I think that in school we're way too quick to tell students “when they'll ever use this” (that's utility on the graphic above) and we're way too slow to paint a picture of how what we learn in school isn't just stuff to be used but is stuff that lets us experience pleasure and meaning and beauty.
Here's a great example I came across recently from Rebecca Solnit. She's a prolific writer, historian, and activist — not a scientist. But notice how the language of science — that is, her knowledge of science — infuses these paragraphs and enables them to reach heights that apart from science they would not.

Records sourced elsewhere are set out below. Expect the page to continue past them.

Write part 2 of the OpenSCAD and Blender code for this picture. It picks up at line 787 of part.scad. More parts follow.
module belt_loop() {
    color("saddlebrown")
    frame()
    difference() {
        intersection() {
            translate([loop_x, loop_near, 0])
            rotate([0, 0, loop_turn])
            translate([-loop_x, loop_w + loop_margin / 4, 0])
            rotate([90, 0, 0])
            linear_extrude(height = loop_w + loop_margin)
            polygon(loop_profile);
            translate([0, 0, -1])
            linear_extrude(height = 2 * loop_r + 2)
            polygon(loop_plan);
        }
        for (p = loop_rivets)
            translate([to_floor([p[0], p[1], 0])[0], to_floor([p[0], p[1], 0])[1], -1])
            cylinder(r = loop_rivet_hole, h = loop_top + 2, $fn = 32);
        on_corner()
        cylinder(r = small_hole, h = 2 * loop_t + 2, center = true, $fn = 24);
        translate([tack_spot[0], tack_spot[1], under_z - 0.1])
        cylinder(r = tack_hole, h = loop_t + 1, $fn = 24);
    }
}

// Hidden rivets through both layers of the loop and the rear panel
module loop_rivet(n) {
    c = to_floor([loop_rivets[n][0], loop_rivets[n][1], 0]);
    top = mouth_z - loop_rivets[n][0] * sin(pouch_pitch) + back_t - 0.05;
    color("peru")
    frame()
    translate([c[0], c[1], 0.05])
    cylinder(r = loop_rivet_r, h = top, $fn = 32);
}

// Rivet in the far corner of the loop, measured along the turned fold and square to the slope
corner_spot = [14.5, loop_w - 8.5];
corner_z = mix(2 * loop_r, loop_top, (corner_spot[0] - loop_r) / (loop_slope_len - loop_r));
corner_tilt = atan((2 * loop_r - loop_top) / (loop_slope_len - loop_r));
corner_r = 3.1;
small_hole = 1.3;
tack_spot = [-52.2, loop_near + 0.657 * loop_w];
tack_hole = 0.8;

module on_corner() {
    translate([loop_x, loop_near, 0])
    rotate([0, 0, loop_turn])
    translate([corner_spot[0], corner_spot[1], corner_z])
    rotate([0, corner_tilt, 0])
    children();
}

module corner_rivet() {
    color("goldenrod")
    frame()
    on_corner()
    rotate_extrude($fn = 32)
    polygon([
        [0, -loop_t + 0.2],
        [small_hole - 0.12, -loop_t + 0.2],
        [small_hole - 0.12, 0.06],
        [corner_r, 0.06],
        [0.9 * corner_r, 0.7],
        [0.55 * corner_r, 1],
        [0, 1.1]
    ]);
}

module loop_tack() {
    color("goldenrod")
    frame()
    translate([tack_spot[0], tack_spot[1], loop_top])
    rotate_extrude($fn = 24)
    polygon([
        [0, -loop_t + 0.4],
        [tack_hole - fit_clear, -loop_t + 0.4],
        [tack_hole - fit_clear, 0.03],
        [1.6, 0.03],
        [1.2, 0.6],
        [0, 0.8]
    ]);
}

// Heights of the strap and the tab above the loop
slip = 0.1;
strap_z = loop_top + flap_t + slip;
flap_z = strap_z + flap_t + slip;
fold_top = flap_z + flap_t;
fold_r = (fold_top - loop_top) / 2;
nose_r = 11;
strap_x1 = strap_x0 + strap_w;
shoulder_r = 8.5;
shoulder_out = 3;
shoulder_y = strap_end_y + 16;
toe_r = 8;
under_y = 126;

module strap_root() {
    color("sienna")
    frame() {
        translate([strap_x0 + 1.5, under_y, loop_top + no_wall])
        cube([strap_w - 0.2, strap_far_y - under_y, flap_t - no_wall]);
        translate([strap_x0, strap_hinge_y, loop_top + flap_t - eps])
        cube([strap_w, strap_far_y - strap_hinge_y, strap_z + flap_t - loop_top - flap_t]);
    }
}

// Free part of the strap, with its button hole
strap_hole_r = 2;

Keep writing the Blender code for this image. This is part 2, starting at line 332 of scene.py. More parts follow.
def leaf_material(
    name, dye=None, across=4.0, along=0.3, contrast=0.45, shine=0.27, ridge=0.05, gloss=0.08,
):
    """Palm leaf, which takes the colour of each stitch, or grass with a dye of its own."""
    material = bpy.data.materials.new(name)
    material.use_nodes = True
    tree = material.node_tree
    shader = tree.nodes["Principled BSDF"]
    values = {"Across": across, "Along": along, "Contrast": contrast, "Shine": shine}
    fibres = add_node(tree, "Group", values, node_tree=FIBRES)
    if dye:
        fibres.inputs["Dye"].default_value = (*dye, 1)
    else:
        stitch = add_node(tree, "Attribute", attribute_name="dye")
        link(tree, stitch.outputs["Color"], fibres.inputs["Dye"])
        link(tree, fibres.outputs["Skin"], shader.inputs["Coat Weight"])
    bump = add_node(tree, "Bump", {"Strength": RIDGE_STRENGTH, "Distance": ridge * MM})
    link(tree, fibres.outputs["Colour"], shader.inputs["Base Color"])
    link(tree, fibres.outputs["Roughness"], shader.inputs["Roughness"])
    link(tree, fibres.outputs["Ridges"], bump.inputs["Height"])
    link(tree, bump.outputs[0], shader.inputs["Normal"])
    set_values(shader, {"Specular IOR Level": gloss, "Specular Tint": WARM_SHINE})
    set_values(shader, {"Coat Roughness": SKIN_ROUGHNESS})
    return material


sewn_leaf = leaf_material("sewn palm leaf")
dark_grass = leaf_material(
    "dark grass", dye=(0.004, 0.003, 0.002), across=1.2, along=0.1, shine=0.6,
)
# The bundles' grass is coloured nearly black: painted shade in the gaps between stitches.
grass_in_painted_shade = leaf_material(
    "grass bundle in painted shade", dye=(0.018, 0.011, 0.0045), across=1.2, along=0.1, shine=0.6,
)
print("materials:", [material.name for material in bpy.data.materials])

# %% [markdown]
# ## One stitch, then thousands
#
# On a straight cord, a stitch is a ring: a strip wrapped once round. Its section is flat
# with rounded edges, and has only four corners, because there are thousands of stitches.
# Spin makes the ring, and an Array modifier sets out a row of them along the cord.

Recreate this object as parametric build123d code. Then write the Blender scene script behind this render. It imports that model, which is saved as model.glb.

“Growing up, we say, as though we were trees, as though altitude was all that there was to be gained, but so much of the process is growing whole as the fragments are gathered, the patterns found. Human infants are born with craniums made up of four plates that have not yet knit together into a solid dome so that their heads can compress to fit through the birth canal, so that the brain within can then expand. The seams of these plates are intricate, like fingers interlaced, like the meander of arctic rivers across tundra.
Source: Recollections of My Nonexistence, as quoted in James Clear's newsletter
The skull quadruples in size in the first few years, and if the bones knit together too soon, they restrict the growth of the brain; and if they don't knit at all the brain remains unprotected. Open enough to grow and closed enough to hold together is what a life must also be. We collage ourselves into being, finding the pieces of a worldview and people to love and reasons to live and then integrate them into a whole, a life consistent with its beliefs and desires, at least if we're lucky.”
Learning things in science is not just valuable for future scientists. It's not just a thing that'll pay off for folks going into medicine or engineering.
Science is valuable for our students and worthy of their time because it enables them to experience beauty and meaning and purpose and delight that apart from science they'd not quite ever get to experience.
And the thing we teachers have to accept, of course, is that no one else is more responsible for helping our students to see this than we are.
Helping them see beauty in all the content areas is a part of our job.
And a dang good (and hard) part, too.
Best,
DSJR
Nancy Ravaioli says
Thanks. I needed to see this. Sometimes we get too caught up in the grades and the standards and the nonsense. We forget that we should just yearn to know things. It helps us see the world differently. Better.
Dave Stuart Jr. says
Nancy, amen — seeing the the world better. Yes.